■ DIRECTIONS:
Reproduce all of the listing below without alteration.
--- BEGIN SUPPLIED MATERIAL ---
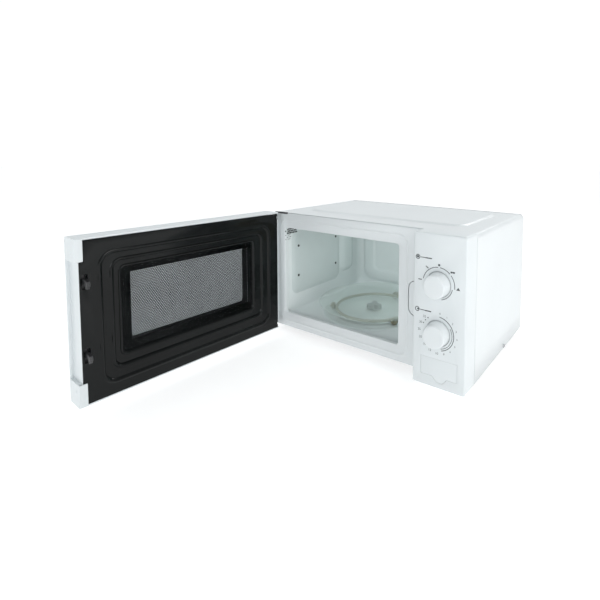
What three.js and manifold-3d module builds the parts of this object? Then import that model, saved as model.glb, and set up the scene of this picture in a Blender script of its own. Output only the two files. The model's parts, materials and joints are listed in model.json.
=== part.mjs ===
// Compact countertop microwave oven with a side-hinged door, shown with its door open.
// Millimetres, +Z up, +X to the user's right, front towards -Y.
// The origin is on the underside of the base plate, at its centre; the feet reach below it.
import * as THREE from 'three';
import { mergeVertices } from 'three/addons/utils/BufferGeometryUtils.js';
import Module from 'manifold-3d';

const wasm = await Module();
wasm.setup();

// ---- driving dimensions -------------------------------------------------------------
const WIDTH = 440;
const DEPTH = 305;
const HEIGHT = 240;
const FOOT_HEIGHT = 12;
const SHEET = 1.2;
const GAP = 0.4;

const HALF_WIDTH = WIDTH / 2;
const FRONT = -DEPTH / 2;
const BACK = DEPTH / 2;
const PLATE_FRONT = FRONT + 38.5;
const PLATE_BACK = PLATE_FRONT + SHEET;

const PANEL_LEFT = 132;
const PANEL_WALL = 2.5;
const KNOB_X = 175;
const POWER_Z = 162.8;
const TIMER_Z = 87;
const KNOB_RADIUS = 19.5;
const KNOB_LENGTH = 17;

const OPENING = { left: -184, right: 82.5, bottom: 30, top: 205.5, radius: 5 };
const CAVITY = { left: -187, right: 86, floor: 27, ceiling: 208.5, rear: BACK - 12 };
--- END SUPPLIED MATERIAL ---
■ EXERCISE ANSWER:
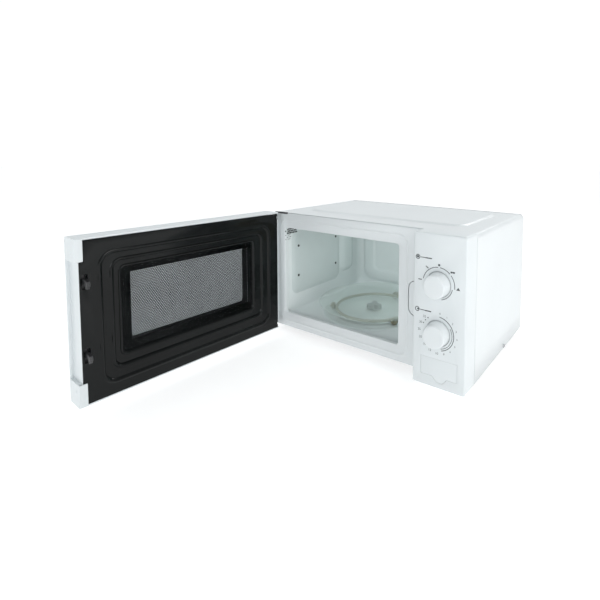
What three.js and manifold-3d module builds the parts of this object? Then import that model, saved as model.glb, and set up the scene of this picture in a Blender script of its own. Output only the two files. The model's parts, materials and joints are listed in model.json.
=== part.mjs ===
// Compact countertop microwave oven with a side-hinged door, shown with its door open.
// Millimetres, +Z up, +X to the user's right, front towards -Y.
// The origin is on the underside of the base plate, at its centre; the feet reach below it.
import * as THREE from 'three';
import { mergeVertices } from 'three/addons/utils/BufferGeometryUtils.js';
import Module from 'manifold-3d';

const wasm = await Module();
wasm.setup();

// ---- driving dimensions -------------------------------------------------------------
const WIDTH = 440;
const DEPTH = 305;
const HEIGHT = 240;
const FOOT_HEIGHT = 12;
const SHEET = 1.2;
const GAP = 0.4;

const HALF_WIDTH = WIDTH / 2;
const FRONT = -DEPTH / 2;
const BACK = DEPTH / 2;
const PLATE_FRONT = FRONT + 38.5;
const PLATE_BACK = PLATE_FRONT + SHEET;

const PANEL_LEFT = 132;
const PANEL_WALL = 2.5;
const KNOB_X = 175;
const POWER_Z = 162.8;
const TIMER_Z = 87;
const KNOB_RADIUS = 19.5;
const KNOB_LENGTH = 17;

const OPENING = { left: -184, right: 82.5, bottom: 30, top: 205.5, radius: 5 };
const CAVITY = { left: -187, right: 86, floor: 27, ceiling: 208.5, rear: BACK - 12 };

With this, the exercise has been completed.